La perdita di 400 mila posti in due anni, dice Ricolfi, ha colpito i gruppi sociali più forti: “Per operai e impiegati i nuovi posti di lavoro hanno sostanzialmente eguagliato i posti di lavoro perduti… Per i lavoratori indipendenti, invece, le chiusure di attività hanno largamente superato le aperture, con un saldo negativo di 402 mila unità”. Quindi la crisi non ha colpito le fasce più deboli.

Ma la cosa sorprendente, nota Ricolfi, è questa: gli oltre 400 mila posti di lavoro perduti sono il saldo fra un crollo per gli italiani (quasi 800 mila posti di lavoro in meno) e un sensibile aumento per gli stranieri regolari (quasi 400 mila posti di lavoro in più)”. E  perché la crisi colpisce di più gli italiani? Spiega Ricolfi: “Il nostro sistema economico riesce a creare quasi esclusivamente posti di lavoro poco appetibili, che gli italiani rifiutano e gli stranieri accettano… Non per la ragione che molti immaginano, però, ossia a causa della bassa qualificazione degli stranieri. Il livello di istruzione degli stranieri è analogo a quello degli italiani (10,2 anni di studio contro 10,9). La differenza è che «loro» vivono in un altro tempo, che noi abbiamo dimenticato. Un tempo in cui l’importante era avere un lavoro, non importa quanto adeguato alla nostra immagine di noi stessi, un tempo in cui fare sacrifici era normale, un tempo in cui il benessere non era considerato un diritto”.
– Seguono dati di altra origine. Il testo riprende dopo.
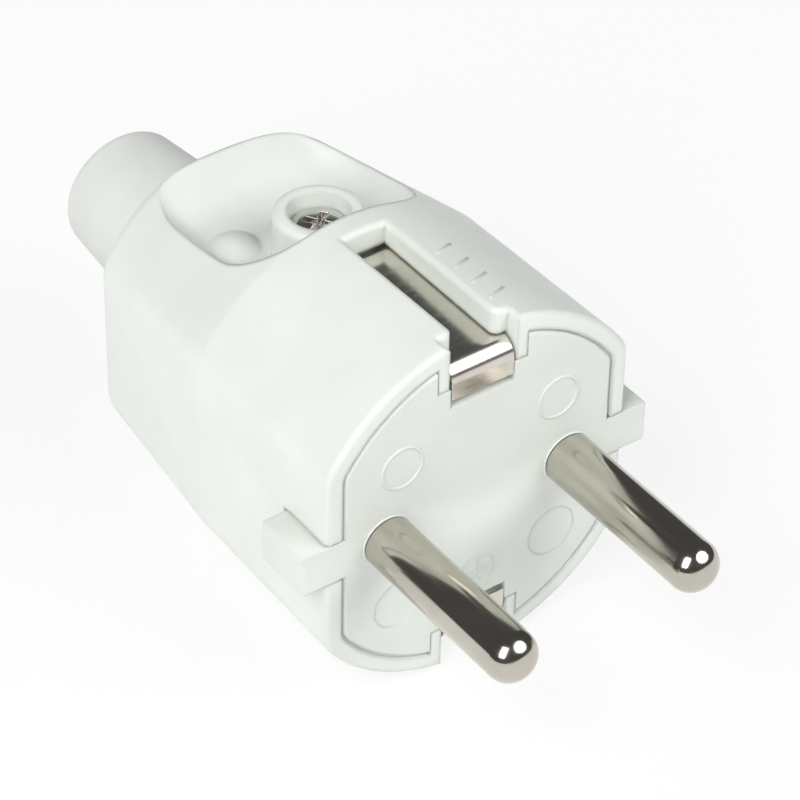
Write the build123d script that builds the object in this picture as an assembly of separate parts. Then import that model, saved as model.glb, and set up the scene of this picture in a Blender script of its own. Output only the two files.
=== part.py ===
from build123d import *
from math import sqrt
import os

# Rewirable earthed plug with two round pins, side earth clips and a cord sleeve.
# Millimetres. The origin is the middle of the pin face, -Y is the way the pins point,
# +Y leads to the cord and +Z is the side of the cover screw.

# Pins, each with a thinner neck inside the pin face and a square terminal block behind it
pin_spacing = 19.0
pin_diameter = 4.8
pin_length = 19.0
pin_end_round = 2.0
pin_neck_diameter = 4.4
pin_neck_start = 0.2
pin_block_side = 6.4
pin_block_length = 10.6
pin_block_chamfer = 0.4
wire_hole = 3.0
wire_hole_depth = 7.6

# Cover, a moulded hood with flat sides that narrows a little to its shoulder and more behind it
cover_radius = 18.2
cover_half_width = 15.7
cover_corner_round = 3.0
cover_wall = 1.6
shoulder_taper = 0.4
shoulder_half_width = 15.5
shoulder_corner_round = 3.5
rear_length = 19.5
rear_top_fall = 3.3
rear_bottom_fall = 1.7
rear_flat = 1.2
rear_corner_round = 4.5
rim_chamfer = 0.4
rear_rim_round = 2.0

# Recess behind the shoulder, round the screw boss
shoulder_land = 0.1
recess_depth = 6.5
recess_half_width = 9.6
recess_slope_length = 5.5
recess_slope_rise = 1.9
recess_knee_round = 8.0
recess_corner_round = 5.0
recess_floor_round = 2.5
recess_wall = 1.5
bump_x = 5.5
bump_setback = 4.7
bump_height = 0.7
bump_sphere = 4.0
bump_foot = 0.4

# Screw boss
boss_setback = 4.1
boss_diameter = 8.2
boss_sink = 2.0
boss_edge_round = 0.6
head_sink = 3.4
pad_thickness = 1.6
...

Bell’e che smontato l”argomento retorico e xenofobo secondo il quale “gli stranieri ci portano via il lavoro” -ammesso che ci lo usa ci abbia mai creduto davvero-. Quello che “ci portano via” è il lavoro che noi ci rifiutiamo di fare. Ed è su questo che vorrei riflettere con voi: dovremmo sentirci in colpa per le nostre “pretese”? Dovremmo ridimensionarci -downshifting, detto in modo chic- e scalare marcia?

Mi viene in mente la signorina snob di Franca Valeri: “Pronto, mamma? Ho deciso di cercarmi un lavoro. Ma una cosina fine…”.